Everyday life is also changing in the information society that has emerged since the 1970s. Contemporary society is a highly liberalized consumer society, centered around individual choice and opportunity. People draw up their own plans, make their own lifestyle choices, create their own social networks, and choose the products and services they want. They do not necessarily trust authorities and experts; instead, they form their opinions after consulting multiple information sources. This highly individualized way of life requires constant management of information and communication processes. It results in what Heylighen has called opportunity overload, the paralysis that results from having too many options to choose from in life: too many ways to spend one’s vacation, too many brands of detergents to choose from, too many ways of going from A to B [5]. The desire to manage opportunity overload is itself a cause of information overload, as it causes people to seek forever more information to guide their decision-making processes.

These factors suggest that information overload will not go away easily. Information overload seems to be an aspect of the modern condition, bound up with the way we have organized the modern economy and life. So what are our prospects for limiting information overload? Part of the solution may be found in better information technology. Information systems may be designed to do some of the work of processing and structuring information for us and to help us interpret and recognize relevant information. Better search engines and filtering systems may be developed, intelligent agents may help us with information queries, and the development of semantic web technologies may further facilitate information retrieval and organization. As philosopher Hubert Dreyfus has argued, however, intelligent processing of information requires that information systems are capable of discerning relevant from irrelevant information. This is a skill that computers are not particularly good at [6]. There are limits, therefore, to the extent to which information systems can help manage information overload for us.

Part of the solution must therefore lie in better information management by humans and organizations. Workers may be trained to master better techniques for sifting through information, and they may learn to be more selective and efficient communicators in the messages they send out. Organizations may be redesigned so as to support a more efficient transmission and utilization of information resources. Fields like management and organization studies, library and information science, communication studies, and psy-chology may help us in developing these improved tools for information management.

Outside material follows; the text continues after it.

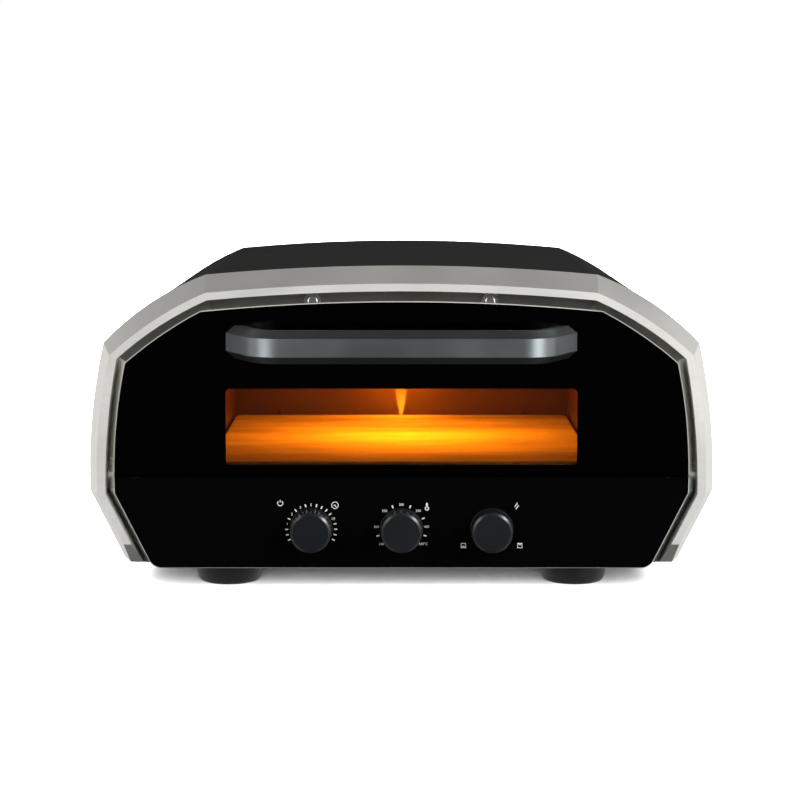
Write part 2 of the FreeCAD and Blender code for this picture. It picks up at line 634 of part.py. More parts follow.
def main():
    # frame and door surround
    save("front_frame", front_frame())
    upper, lower = door_surrounds()
    save("door_surround_upper", upper)
    save("door_surround_lower", [lower, mirrored(lower)])
    save("surround_screws", surround_screws())

    # door
    glass, black, frame, tunnel, middle, rear, pins, bolts = door_parts()
    save("door_outer_glass", glass)
    save("door_black_print", black)
    save("door_frame", frame)
    save("door_window_tunnel", tunnel)
    save("door_middle_glass", middle)
    save("door_inner_glass", rear)
    save("door_hinge_pins", pins)
    save("handle_bar", handle_bar())
    save("handle_screws", bolts)
    bracket = hinge_bracket()
    save("hinge_brackets", [bracket, mirrored(bracket)])
    gasket = cut(box(-175, 175, 38.35, FRAME_D, 119, 204), box(-169, 169, 38, 41, 110, 198))
    save("door_gasket", gasket)

    # control panel
    save("control_glass", control_glass())
    save("control_bracket", control_bracket())
    sizes = ((22.0, 21.0, 26.0), (18.0, 20.0, 24.0), (13.0, 15.0, 18.0))
    for name, x, (w, h, length) in zip(KNOB_NAMES, KNOB_X, sizes):
        save(name + "_module", control_module(x, w, h, length))
        save(name + "_knob", knob(x))
        save(name + "_shaft", knob_shaft(x, GLASS_D + GLASS_T + SHEET + length - 5))

    # housing
    save("front_bulkhead", bulkhead())
    shell, cover = top_shell(), rear_cover()
    screws = cover_screws()
    save("top_shell", cut(shell, *screws))
    save("rear_cover", cut(cover, *screws))
    save("base_pan", base_pan())
    save("housing_screws", screws + shell_screws() + [bumper_screw(x, z) for x, z in BUMPERS])
    spots = [(s * FOOT_X, d) for s in (-1, 1) for d in FOOT_DEPTHS]
    save("feet", [foot(x, d) for x, d in spots])
    save("foot_screws", [foot_screw(x, d) for x, d in spots])
    save("wall_bumpers", [bumper(x, z) for x, z in BUMPERS])

    # cavity
    f, b, t = FRAME_D + BULKHEAD_T, CAV_BACK, CAV_T
    w = CAV_X + t
    save("cavity_floor", box(-w, w, f, b + t, CAV_FLOOR - t, CAV_FLOOR))
    side = box(CAV_X, w, f, b, CAV_FLOOR, CAV_TOP)
    save("cavity_sides", [side, mirrored(side)])
    save("cavity_ceiling", box(-w, w, f, b + t, CAV_TOP, CAV_TOP + t))
    save("cavity_rear", cut(box(-w, w, b, b + t, CAV_FLOOR, CAV_TOP), *passage_holes(0, b - 5, b + 5)))
    studs = [turned_y(s * 121.0, 110.4, [(0, b - 4.5), (1.2, b - 4.5), (2.4, b - 3.4), (2.4, b), (0, b)]) for s in (-1, 1)]
    head = rod_x(371.0, 111.2, 2.0, CAV_X - 1.6, CAV_X)
    head = head.makeFillet(1.0, [e for e in head.Edges if e.BoundBox.XMax < CAV_X - 1.5])
    save("cavity_studs", studs + [head, mirrored(head)])
    sw, d0, d1, z0, z1 = STONE
    stone = box(-sw, sw, d0, d1, z0, z1)
    stone = stone.makeFillet(10.0, [e for e in stone.Edges if e.BoundBox.ZLength > 5])
    stone = stone.makeFillet(1.5, [e for e in stone.Edges if e.BoundBox.ZMin > z1 - 0.01])
    save("pizza_stone", stone)
    rail = stone_rail()
    save("stone_rails", [rail, mirrored(rail)])
    for z, place in ((188.0, "top"), (84.0, "bottom")):
        save(place + "_heating_element", heating_element(z))
    hangers = [cut(box(s * 125 - 5, s * 125 + 5, d, d + 1.2, 188.0, CAV_TOP), rod_y(s * 125, 188.0, TUBE_R, d - 1, d + 3))
               for s in (-1, 1) for d in (130.0, 300.0)]
    save("element_terminals", element_terminals(188.0) + element_terminals(84.0))
    stands = [cut(box(s * 125 - 5, s * 125 + 5, d, d + 1.2, CAV_FLOOR, 84.0), rod_y(s * 125, 84.0, TUBE_R, d - 1, d + 3))
              for s in (-1, 1) for d in (130.0, 300.0)]
    save("element_brackets", hangers + stands)
    save("temperature_probe", fuse([rod_y(PROBE_X, PROBE_Z, PROBE_R, 388, 440), rod_y(PROBE_X, PROBE_Z, 4.0, 429.0, 437)]))

    # insulation and inner casing
    f0, f1 = f, b + t
    save("insulation_wrap", cut(box(-192, 192, f0, f1, 45, 231), box(-w, w, f0 - 1, f1 + 1, 44, CAV_TOP + t)))
    save("insulation_bottom", box(-w, w, f0, f1, 45, CAV_FLOOR - t))
    save("insulation_rear", cut(box(-192, 192, f1, 428, 45, 231), *passage_holes(0, 400, 440)))
    c = 192 + CASING_T
    low, high = 45 - CASING_T, 231 + CASING_T
    save("inner_casing", cut(box(-c, c, f0, 428, low, high), box(-192, 192, f0 - 1, 430, 45, 231)))
    save("inner_casing_rear", cut(box(-c, c, 428, 428 + CASING_T, low, high), *passage_holes(0, 420, 440)))
    rails = [cut(box(s * 110 - 10, s * 110 + 10, f0, 428, FLOOR_Z + PAN_T, low),
                 box(s * 110 - 9, s * 110 + 9, f0 - 1, 430, FLOOR_Z + PAN_T + 1, low - 1)) for s in (-1, 1)]
    save("chassis_rails", rails)

    # cooling and power
    save("fan_housing", fan_housing())
    save("fan_motor", fan_motor())
    save("fan_impeller", fan_impeller())
    save("power_inlet", power_inlet())
    save("inlet_pins", inlet_pins())
    save("control_board", control_board())
    save("board_posts", board_posts())
    save("board_components", board_components())


main()
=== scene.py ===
"""Looks of the countertop pizza oven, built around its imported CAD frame.

World +Z is up and the oven's front faces -Y.  Lengths are in metres, apart from
those of the printed dial marks, which are in millimetres.
"""

import json
import math

import bmesh
import bpy
from mathutils import Matrix, Vector

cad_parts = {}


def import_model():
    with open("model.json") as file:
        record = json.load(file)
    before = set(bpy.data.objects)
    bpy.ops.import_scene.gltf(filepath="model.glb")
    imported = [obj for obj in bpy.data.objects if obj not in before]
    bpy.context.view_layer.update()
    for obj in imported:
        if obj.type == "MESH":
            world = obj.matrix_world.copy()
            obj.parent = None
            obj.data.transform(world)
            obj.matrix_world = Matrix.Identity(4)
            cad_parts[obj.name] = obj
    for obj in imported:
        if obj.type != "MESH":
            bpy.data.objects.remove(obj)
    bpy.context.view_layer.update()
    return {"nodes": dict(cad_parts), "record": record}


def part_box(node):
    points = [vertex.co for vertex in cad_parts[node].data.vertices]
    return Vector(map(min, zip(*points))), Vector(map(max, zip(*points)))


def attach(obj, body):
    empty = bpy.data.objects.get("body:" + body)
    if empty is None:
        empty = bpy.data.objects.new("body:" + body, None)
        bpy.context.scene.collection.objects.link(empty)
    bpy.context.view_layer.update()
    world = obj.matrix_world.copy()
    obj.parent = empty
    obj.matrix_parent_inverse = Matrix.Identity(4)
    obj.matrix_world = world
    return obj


MM = 0.001

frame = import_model()
NODES = frame["nodes"]


# --- materials --------------------------------------------------------------


class Shader:
    """A node material with one Principled shader, and short calls to add nodes."""

    def __init__(self, name, **sockets):
        self.material = bpy.data.materials.new(name)
        self.material.use_nodes = True
        self.tree = self.material.node_tree
        self.bsdf = self.tree.nodes["Principled BSDF"]
        for socket, value in sockets.items():
            self.set(socket.replace("_", " "), value)

    def set(self, socket, value):
        """Sets one of the Principled shader's sockets, or links a node to it."""
        self.put(self.bsdf.inputs[socket], value)

    def put(self, target, value):
        if isinstance(value, bpy.types.NodeSocket):
            self.tree.links.new(value, target)
        elif target.type == "RGBA":
            target.default_value = (*value[:3], 1.0)
        else:
            target.default_value = value

    def node(self, kind, inputs=(), out=0, **settings):
        """Adds a node, fills its inputs by name or number, and returns an output."""
        made = self.tree.nodes.new("ShaderNode" + kind)
        for key, value in settings.items():
            setattr(made, key, value)
        for key, value in dict(inputs).items():
            self.put(made.inputs[key], value)
        return made.outputs[out]

    def place(self, stretch=(1, 1, 1)):
        """Coordinates in metres on the piece, scaled along each axis."""
        coords = self.node("TexCoord", out="Object")
        return self.node("Mapping", {"Vector": coords, "Scale": stretch})

    def noise(self, size, stretch=(1, 1, 1), detail=2.0, roughness=0.5):
        """Noise from 0 to 1 whose features are about `size` metres across."""
        return self.node(
            "TexNoise",
            {
                "Vector": self.place(stretch),
                "Scale": 1 / size,
                "Detail": detail,
                "Roughness": roughness,
            },
        )

    def spread(self, value, low, high, at=(0.0, 1.0)):
        """Maps a value from the range `at` to the range low..high."""
        return self.node(
            "MapRange",
            {
                "Value": value,
                "From Min": at[0],
                "From Max": at[1],
                "To Min": low,
                "To Max": high,
            },
        )

    def blend(self, factor, first, second):
        """A colour between two colours."""
        return self.node(
            "Mix",
            {0: factor, 6: first, 7: second},
            out=2,
            data_type="RGBA",
        )

    def maths(self, operation, first, second=0.0):
        return self.node("Math", {0: first, 1: second}, operation=operation)

    def bump(self, height, depth, normal=None):
        inputs = {"Height": height, "Distance": depth, "Strength": 1.0}
        if normal is not None:
            inputs["Normal"] = normal
        return self.node("Bump", inputs)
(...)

Computer Scientist David Levy has argued, however, that good information manage-ment is not enough to avoid information overload. As he argues, workers also need a space and time for thinking, reflection, and extensive reading. They need to be able to step back from the constant stream of information piled onto them, and devote time to creative thinking, musing, and careful consideration [7]. Organizations may want to consider creating such room for their workers, running against the trend of an ever-increasing production and consumption of information. Productivity and quality may eventually improve because of it.

The present book considers causes of information overload, its harmful consequences, and possible steps toward a reduction of information overload. Therefore, it makes an interdisciplinary contribution to the study of information overload that should be of value to professionals in a variety of fields.